Het gebruik van een look alike (portret of stem) in reclame wordt door de rechter veelal onrechtmatig geoordeeld. Je zou denken dat voor A-merken het zelfde geldt. Dat valt echter tegen.
In geval van artiesten, BN-ers etc. is er sprake van een verzilverbare populariteit. Vanwege de hoge kosten samenhangend met die verzilverbare populariteit wordt uitgeweken of beter gezocht naar een goedkopere look alike. Omdat er zo toch wordt meegelift op of geprofiteerd van die populariteit blijkt ook hier achteraf goedkoop meestal duurkoop.
Bij A-merken zou je denken dat het niet anders is, maar niets lijkt minder waar. Aldi kan er zelfs vrijelijk heel expliciet over zijn met de claim ‘Like brands. Only cheaper.’ En het gevecht tussen de supermarkten en eigenaren van A-merken is hier in Nederland zelfs volledig stil gevallen, nadat de rechter de A-merkeigenaar in een groot aantal gevallen met lege handen achter liet.

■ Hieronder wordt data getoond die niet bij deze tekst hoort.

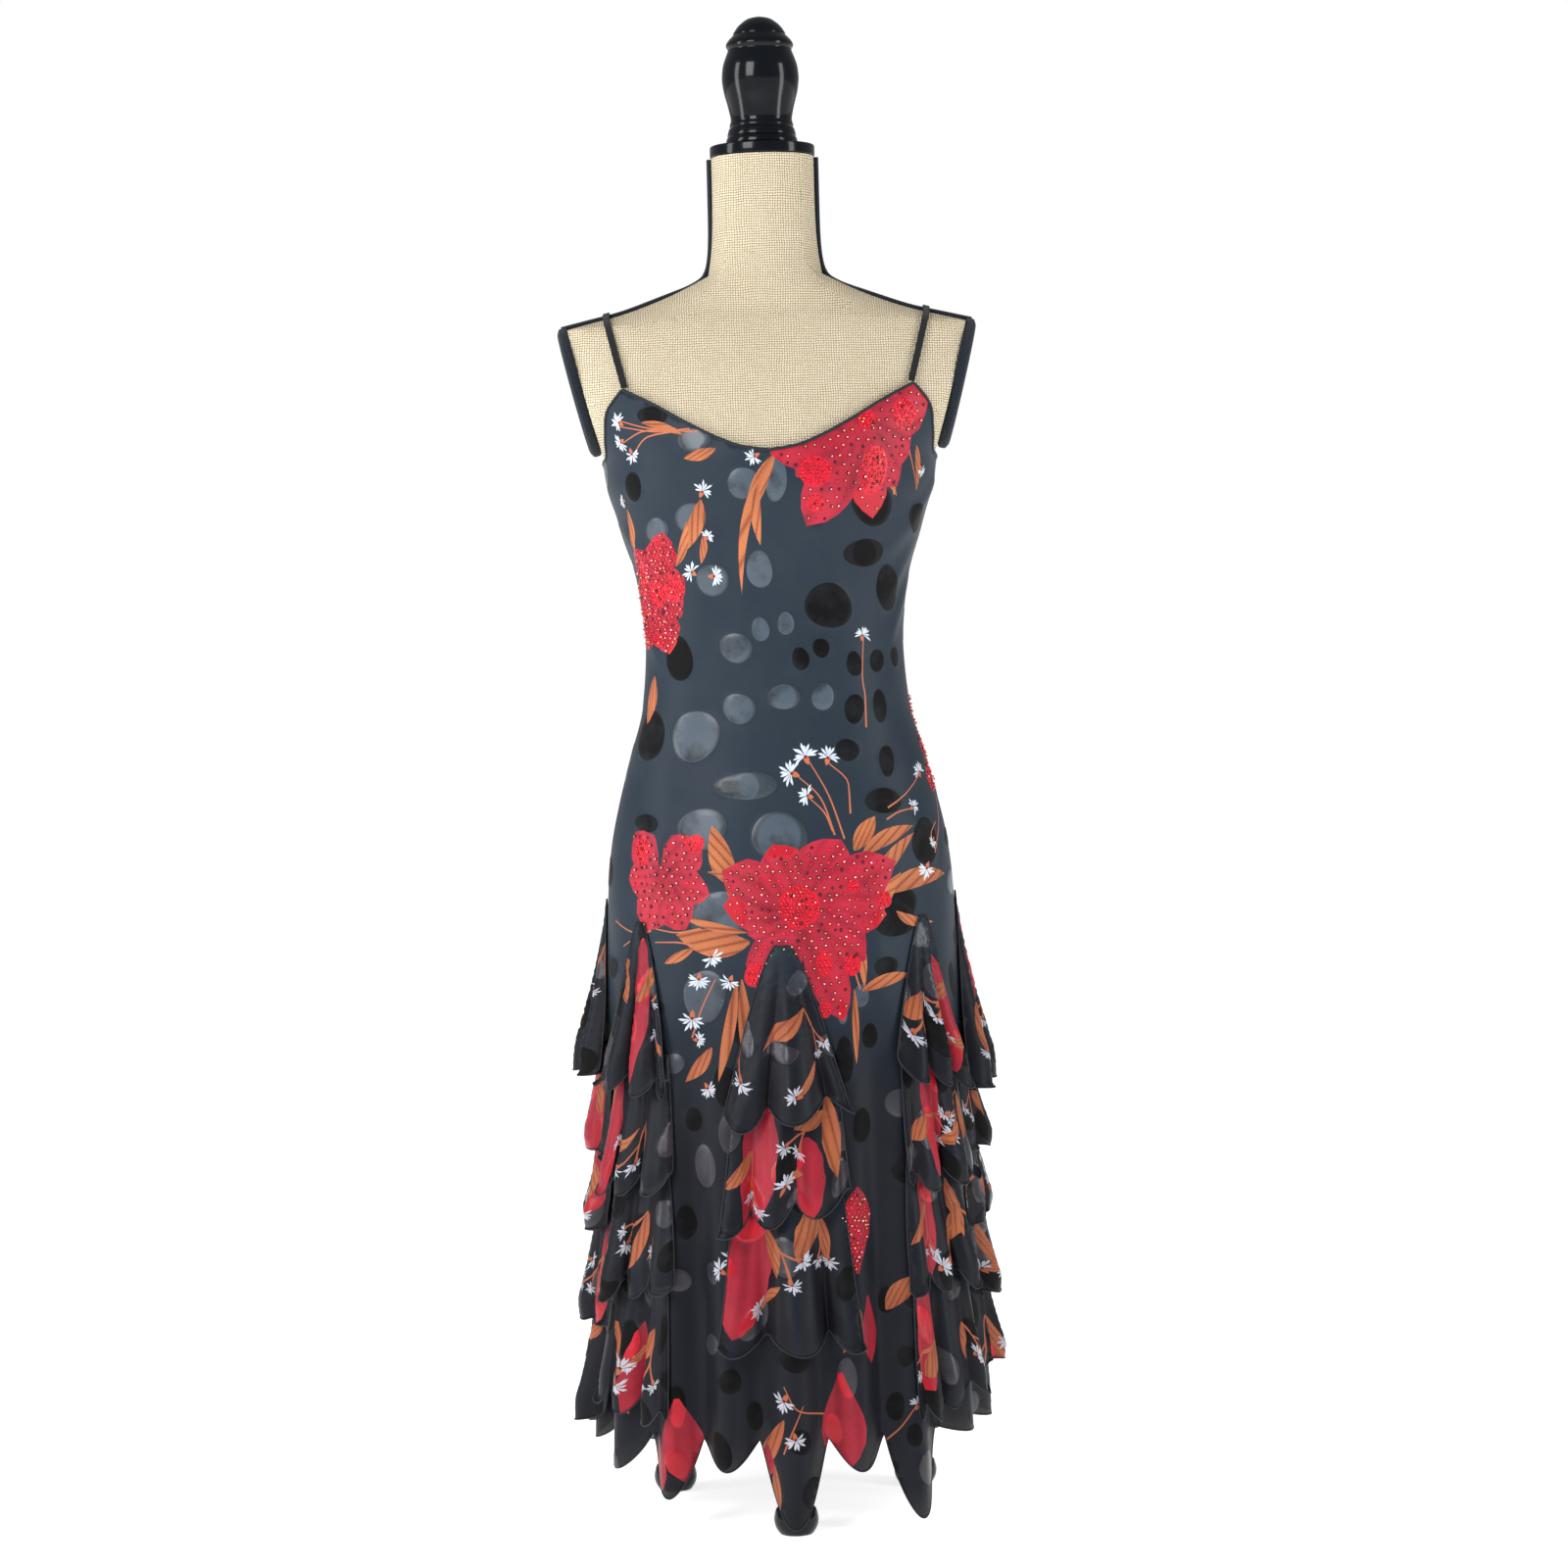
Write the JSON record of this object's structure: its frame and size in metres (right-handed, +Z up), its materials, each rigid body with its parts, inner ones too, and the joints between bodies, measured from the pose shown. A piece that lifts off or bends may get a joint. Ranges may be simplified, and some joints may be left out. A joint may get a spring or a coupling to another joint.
{
  "type": "slip dress on dress form",
  "caption": "Sleeveless slip dress with thin straps, ruffle columns and a pointed hem, on a limbless burlap dress form with a turned finial and tripod stand.",
  "frame": {"origin": "on the floor, under the pole, at the middle of the stand", "axes": "+Z up along the pole, -Y out of the dress's front, +X to the right of someone facing the front"},
  "size_m": [0.4046, 0.362, 1.35],
  "materials": {
    "chiffon": "burnt-out chiffon with velvet dots, printed flowers and leaves",
    "burlap": "plain woven burlap",
    "plate_cloth": "smooth cotton",
    "braid": "knitted braid",
    "black_wood": "black gloss paint"
  },
  "bodies": {
    "root": {"arm_braid_left": "braid", "arm_braid_right": "braid", "arm_plate_left": "plate_cloth", "arm_plate_right": "plate_cloth", "dress_back": "chiffon", "dress_front": "chiffon", "finial": "black_wood", "form_torso": "burlap", "neck_plate": "black_wood", "ruffle_back_1": "chiffon", "ruffle_back_2": "chiffon", "ruffle_back_3": "chiffon", "ruffle_back_4": "chiffon", "ruffle_back_left_1": "chiffon", "ruffle_back_left_2": "chiffon", "ruffle_back_left_3": "chiffon", "ruffle_back_left_4": "chiffon", "ruffle_back_right_1": "chiffon", "ruffle_back_right_2": "chiffon", "ruffle_back_right_3": "chiffon", "ruffle_back_right_4": "chiffon", "ruffle_center_1": "chiffon", "ruffle_center_2": "chiffon", "ruffle_center_3": "chiffon", "ruffle_front_left_1": "chiffon", "ruffle_front_left_2": "chiffon", "ruffle_front_left_3": "chiffon", "ruffle_front_left_4": "chiffon", "ruffle_front_right_1": "chiffon", "ruffle_front_right_2": "chiffon", "ruffle_front_right_3": "chiffon", "ruffle_front_right_4": "chiffon", "ruffle_side_left_1": "chiffon", "ruffle_side_left_2": "chiffon", "ruffle_side_left_3": "chiffon", "ruffle_side_left_4": "chiffon", "ruffle_side_left_5": "chiffon", "ruffle_side_right_1": "chiffon", "ruffle_side_right_2": "chiffon", "ruffle_side_right_3": "chiffon", "ruffle_side_right_4": "chiffon", "ruffle_side_right_5": "chiffon", "seam_braid_left": "braid", "seam_braid_right": "braid", "stand_foot_back_left": "black_wood", "stand_foot_back_right": "black_wood", "stand_foot_front": "black_wood", "stand_hub": "black_wood", "stand_leg_back_left": "black_wood", "stand_leg_back_right": "black_wood", "stand_leg_front": "black_wood", "stand_pole": "black_wood", "strap_left": "chiffon", "strap_right": "chiffon"}
  },
  "joints": []
}
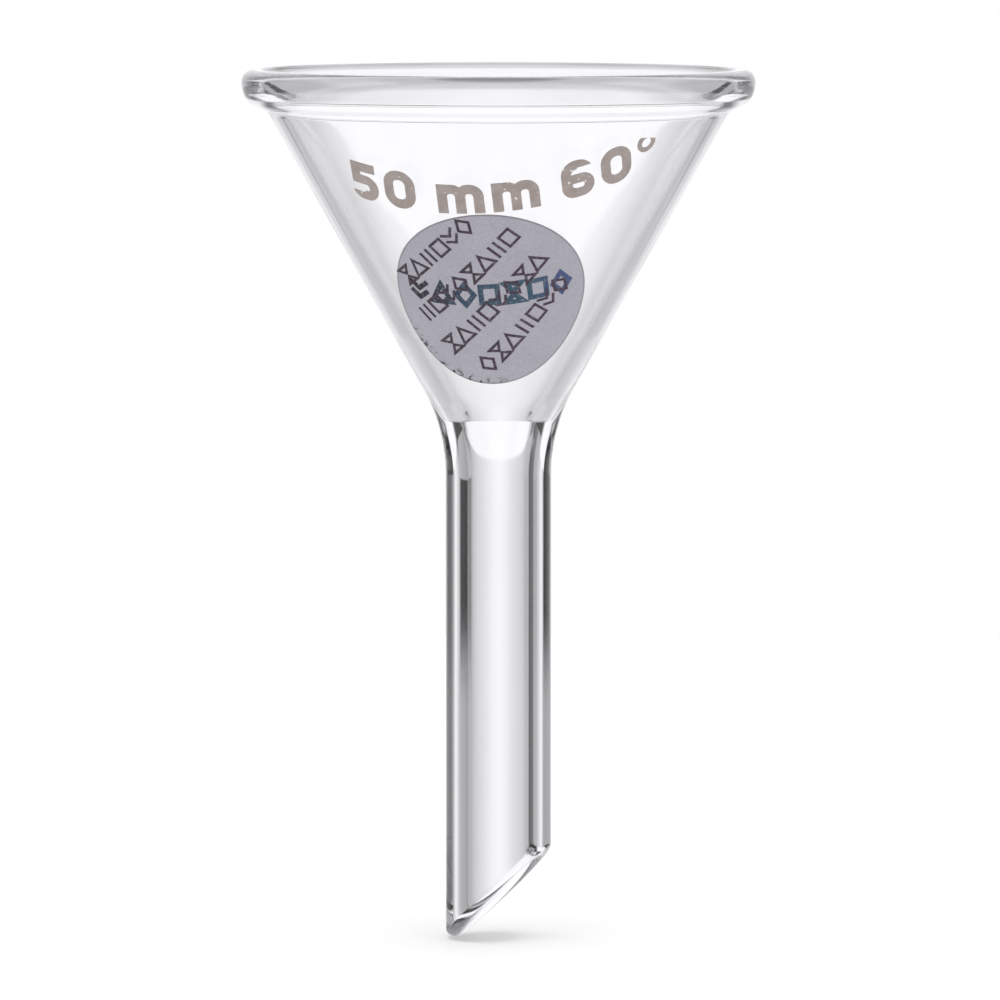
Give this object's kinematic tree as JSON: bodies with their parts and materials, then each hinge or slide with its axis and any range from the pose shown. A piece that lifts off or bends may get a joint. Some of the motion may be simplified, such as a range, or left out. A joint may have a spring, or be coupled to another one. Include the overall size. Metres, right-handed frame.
{
  "type": "filter funnel",
  "caption": "Small glass funnel: a beaded cone fused to a straight stem with a bevelled tip, for filtering and pouring.",
  "frame": {"origin": "on the funnel's axis, where the stem is fused to the neck of the cone", "axes": "+Z along the axis from the stem to the mouth of the cone, -Y towards the printed front, +X the side that the bevelled tip opens to, give or take 16 degrees"},
  "size_m": [0.05, 0.05, 0.085],
  "materials": {
    "glass": "clear borosilicate, fire-polished",
    "enamel": "fired warm grey print, slightly pinholed",
    "label_film": "lilac grey film with a fine printed pattern"
  },
  "bodies": {
    "root": {"cone": "glass", "stem": "glass", "size_mark": "enamel", "sticker": "label_film"}
  },
  "joints": []
}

In Engeland is de discussie met het verschijnen van het rapport over copycat packaging weer actueel. Maar ook daar lijken de A-merken een betere bescherming te kunnen vergeten. Zij kunnen hun populariteit dus niet verzilveren. Dat is extra wrang omdat het juist de A-merken zijn die vaak die BN-ers etc voor de promotie van hun merk inzetten.